Recipe by fyrehair
Makes 24 large, or 30 medium cupcakes. I got this recipe from http://www.carrottopmom.com.
Top Review by Muffin Goddess
Yum, yum, yum, so good! I got 36 regular-size cupcakes out of this using a #20 scoop (could've gotten 37, but I divvied up the last scoop of batter so I didn't have a tin with only one cupcake in it). The tops of these stayed pretty level and didn't peak, but I expected that with how much liquid is in the batter. No fallen craters, just level tops. Now, I'm a dyed-in-the-wool, hardcore frosting lover, so it's a major thing for me to say that I could happily eat these cupcakes naked (the cupcakes, NOT me, lol!). Not that that stopped me from gilding the lily with the suggested Recipe#222188, which is fabulous in it's own right. Now as much as I want to eat way more than my fair share of these, I also have an overwhelming urge to go around the neighborhood passing these out and sharing the bliss. If you hadn't already guessed by now, I love these cupcakes, lol. Thanks for posting! Made for PAC Fall '12
- 2 1⁄4 cups flour
- 1⁄2 cup unsweetened cocoa powder
- 1 teaspoon baking soda
- 1⁄2 teaspoon salt
- 1 cup butter, softened
- 2 1⁄4 cups sugar
- 4 eggs
- 1 cup sour cream
- 1⁄2 cup buttermilk (or milk with 2 teaspoons lemon juice)
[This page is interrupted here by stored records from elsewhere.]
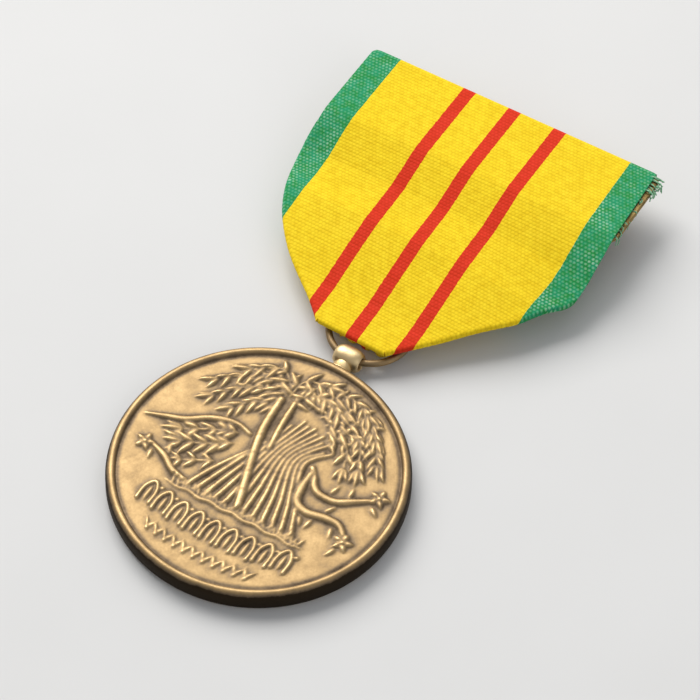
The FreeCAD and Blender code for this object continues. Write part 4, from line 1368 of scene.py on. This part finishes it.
def floor():
    """A wide plain plane under the medal."""
    half = 900.0
    points = [(-half, -half, 0), (half, -half, 0), (half, half, 0), (-half, half, 0)]
    thing = make_mesh("floor", points, [[(0, 1, 2, 3)]])
    thing.data.materials.append(floor_material())


def area_light(name, at, power, colour=(1, 1, 1)):
    """A square soft light at a place in metres, aimed at the medal."""
    data = bpy.data.lights.new(name, "AREA")
    data.shape = "SQUARE"
    data.size, data.energy, data.color = 0.60, power, colour
    light = bpy.data.objects.new(name, data)
    bpy.context.scene.collection.objects.link(light)
    light.location = at
    light.rotation_mode = "QUATERNION"
    light.rotation_quaternion = (-Vector(at)).to_track_quat("-Z", "Y")


def lights():
    """Three soft lights and an even sky."""
    area_light("key", (-0.50, 0.30, 0.56), 6.9, (1.0, 0.985, 0.96))
    area_light("back", (-0.10, 0.66, 0.60), 1.1)
    area_light("fill", (0.60, -0.30, 0.50), 0.8, (0.94, 0.97, 1.0))
    world = bpy.data.worlds.new("soft_studio")
    bpy.context.scene.world = world
    world.use_nodes = True
    background = world.node_tree.nodes["Background"]
    background.inputs["Color"].default_value = (0.95, 0.97, 1.0, 1)
    background.inputs["Strength"].default_value = 0.36


CAMERA_AT = Vector((157.0, -265.3, 421.2)) * MM
CAMERA_RIGHT = Vector((0.862, 0.505, 0.044))
CAMERA_AIM = Vector((0.4, -1.0, 2.5)) * MM
LENS = 252.0


def camera():
    """Long lens at the viewing angle, a little rolled."""
    data = bpy.data.cameras.new("camera")
    data.sensor_width, data.lens = 36.0, LENS
    data.clip_start, data.clip_end = 0.02, 20.0
    thing = bpy.data.objects.new("camera", data)
    bpy.context.scene.collection.objects.link(thing)
    back = (CAMERA_AT - CAMERA_AIM).normalized()
    right = (CAMERA_RIGHT - back * CAMERA_RIGHT.dot(back)).normalized()
    up = back.cross(right)
    turn = Matrix((right, up, back)).transposed()
    thing.matrix_world = Matrix.Translation(CAMERA_AT) @ turn.to_4x4()
    bpy.context.scene.camera = thing


camera()
lights()
floor()
bpy.context.scene.view_settings.view_transform = "Standard"

pendant()
bead()
ring()
ribbon()
frayed_threads()
tack_stitches()
brooch_front()
brooch_plate()
hinge()
hinge_rivet()
pin()
catch_housing()
catch_barrel()
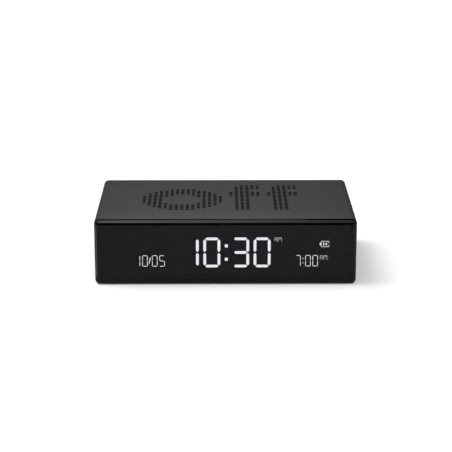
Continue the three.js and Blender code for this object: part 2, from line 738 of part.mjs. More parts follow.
function speaker() {
  const mouthOut = speakerMouthRadius + speakerSheet;
  const backOut = -speakerDepth - speakerSheet;
  const basket = [
    [speakerMouthRadius, 0], [speakerMouthRadius, -speakerMouthDepth],
    [speakerBackRadius - speakerSheet, -speakerDepth], [speakerBackHole, -speakerDepth],
    [speakerBackHole, backOut], [speakerBackRadius, backOut],
    [mouthOut, -speakerMouthDepth - speakerSheet / 2], [mouthOut, -speakerSheet],
    [speakerRadius, -speakerSheet], [speakerRadius, 0], [speakerMouthRadius, 0]];
  const coneEdge = speakerMouthRadius - fitGap;
  const coneInner = coneEdge - coneRimWidth;
  const coneSet = coneTravel + coneClearance;
  const coneLow = -coneSet - coneSheet;
  const coilTop = -coneSet - coneDrop;
  const coilEnd = coilTop - coilLength;
  const cone = [
    [0, coilTop + coneSheet], [coilRadius - coilSheet, coilTop], [coilRadius, coilTop],
    [coneInner, -coneSet], [coneEdge, -coneSet], [coneEdge, coneLow], [coneInner, coneLow],
    [coilRadius, coilTop - coneSheet], [coilRadius, coilEnd], [coilRadius - coilSheet, coilEnd],
    [coilRadius - coilSheet, coilTop - coneSheet], [0, coilTop]];
  const magnetTop = backOut - bondGap;
  const magnetLow = magnetTop - magnetHeight;
  const slotOut = coilRadius + fitGap;
  const slotIn = coilRadius - coilSheet - fitGap;
  const slotLow = magnetTop - magnetGapDepth;
  const magnet = [
    [0, magnetLow], [magnetRadius, magnetLow], [magnetRadius, magnetTop], [slotOut, magnetTop],
    [slotOut, slotLow], [slotIn, slotLow], [slotIn, magnetTop], [0, magnetTop]];
  const gasketLow = bondGap;
  const gasketTop = gasketLow + speakerGasket;
  const gasketIn = speakerMouthRadius;
  const gasket = [
    [gasketIn, gasketLow], [speakerRadius, gasketLow], [speakerRadius, gasketTop], [gasketIn, gasketTop],
    [gasketIn, gasketLow]];
  const group = assembly(
    piece('speaker_gasket', turned(gasket), materials.softRubber),
    piece('speaker_basket', turned(basket), materials.steel),
    piece('speaker_cone', turned(cone.reverse()), materials.conePaper),
    piece('speaker_magnet', turned(magnet), materials.ferrite));
  const rimZ = insideZ - bondGap - clothThickness - bondGap - speakerGasket - bondGap;
  group.position.set(speakerX, speakerY, rimZ);
  const leadZ = rimZ + (magnetTop + magnetLow) / 2;
  const from = new THREE.Vector3(speakerX, speakerY - magnetRadius - fitGap, leadZ);
  const to = new THREE.Vector3(speakerX, displayBoardBack + fitGap, leadZ);
  const back = axisY.clone().negate();
  return assembly(group, wire('speaker_lead', from, back, to, back, leadRadius, materials.blackInsulation));
}

// Everything above is measured from the middle of the case, which stands half its height up
const clock = assembly(
  caseShells(), grilleCloths(), displayStack(), displayBoardParts(), boardRibbon(), rearEnd(),
  batteryPack(), speaker());
clock.position.z = height / 2;

export default assembly(clock);
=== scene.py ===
# %% [markdown]
# # A reversible alarm clock
# This clock is a flat block with a dark glossy display in front. Its alarm has no switch: small
# slots spell off on one large face and on on the other, and whichever word faces up is the state.
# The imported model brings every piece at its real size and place. The lesson adds what the eye
# meets: fine skins for the pieces that show, and a finish for each material.

import json
import math

import bmesh
import bpy
from mathutils import Matrix, Vector


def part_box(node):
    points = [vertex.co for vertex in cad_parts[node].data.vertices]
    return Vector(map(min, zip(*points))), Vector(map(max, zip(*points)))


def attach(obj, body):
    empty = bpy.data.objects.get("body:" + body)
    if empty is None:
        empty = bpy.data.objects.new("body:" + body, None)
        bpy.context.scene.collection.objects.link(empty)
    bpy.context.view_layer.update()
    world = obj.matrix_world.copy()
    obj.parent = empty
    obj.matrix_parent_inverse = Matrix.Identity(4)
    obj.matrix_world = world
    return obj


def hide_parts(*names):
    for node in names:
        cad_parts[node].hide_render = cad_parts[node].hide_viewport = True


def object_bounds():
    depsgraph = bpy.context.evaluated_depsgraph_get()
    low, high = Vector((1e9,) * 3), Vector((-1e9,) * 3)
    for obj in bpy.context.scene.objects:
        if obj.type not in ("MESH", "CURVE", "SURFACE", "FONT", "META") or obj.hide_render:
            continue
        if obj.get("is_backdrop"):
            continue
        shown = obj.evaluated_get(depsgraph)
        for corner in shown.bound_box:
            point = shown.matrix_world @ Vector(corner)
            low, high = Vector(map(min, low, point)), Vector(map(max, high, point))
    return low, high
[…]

- 1 ounce red food coloring (optional)
- 4 teaspoons pure vanilla extract
Directions See How It's Made
- Preheat oven to 350 degrees F.
- Mix flour, cocoa powder, baking soda and salt in medium bowl. Set aside.
- Beat butter and sugar in large bowl with electric mixer on medium speed 5 minutes or until light and fluffy. Beat in eggs, one at a time. Mix in sour cream, buttermilk, food color and vanilla. Gradually beat in flour mixture on low speed until just blended. Do not overbeat.
- Spoon batter into 24 paper-lined muffin cups, filling each cup 2/3 full.
- Bake 18 to 22 minutes or until toothpick inserted into cupcake comes out clean.
- Gently remove from oven (these are super-moist, and will collapse if you aren’t careful). Cool in pans on wire rack at least 5 minutes. Remove from pans; cool completely.
- I use the Vanilla Buttercream Frosting (From Sprinkles Cupcakes) recipe (recipe #222188) with these cupcakes and my family loves them.